Mets morning briefing 6.25.11

Mike Pelfrey and Manny Acosta combined to surrender three two-run homers and the Mets lost the opener to a six-game road trip, 8-1 to the Rangers on Friday night.

Saturday's news reports:

Barbara Barker in Newsday tells the story of how Dillon Gee, who faces his hometown team Sunday, came to be drafted by the Mets. Gee had been invited to a tryout camp at a junior college, but it was called off because of rain. Writes Barker:

Gee's father, Kevin, had taken a day off from his job with the Fort Worth fire department to attend the tryout. As they prepared to return home, Kevin noticed that the team had pulled a few of the players aside and told them not to leave. "They were going to bus those kids two hours to the Astrodome in Houston for a tryout," (mother) Kelly said. "Dillon was not one of those kids." Kevin approached a friendly-looking scout and told him he really ought to see his son pitch. The scout told him if he wanted to make the drive on his own with Dillon, they would take a look at him. The Mets liked what they saw, or liked it enough to end up making Gee the 633rd overall pick. He signed with them for only $20,000.

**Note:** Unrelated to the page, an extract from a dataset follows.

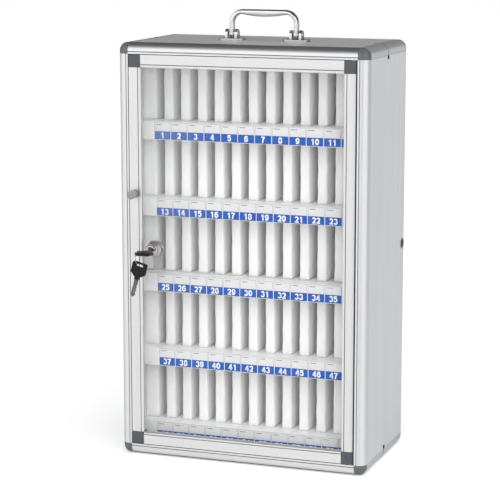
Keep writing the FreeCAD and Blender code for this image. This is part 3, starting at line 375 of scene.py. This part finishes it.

Francisco Rodriguez was not thrilled with any implication he did not want to remain a Met. As for the Yankees, the Post reports they're not interested in him in the Bronx anyway. And a second article in the newspaper quoted an anonymous Mets official saying it's too dangerous to do business with the Yankees, so the only scenario in which the teams would engage in a swap is if the Mets are overwhelmed. Read more in Newsday.

• Read game stories in the Record, Star-Ledger, Newsday, Post, Daily News and Times.

• Pitching coach Dan Warthen said Chris Capuano, who had adominal cramping last outing, will be fine to pitch on turn Wednesday in Detroit. Read more in the Star-Ledger.

Davey Johnson is poised to become manager of the Washington Nationals. Mookie Wilson approves.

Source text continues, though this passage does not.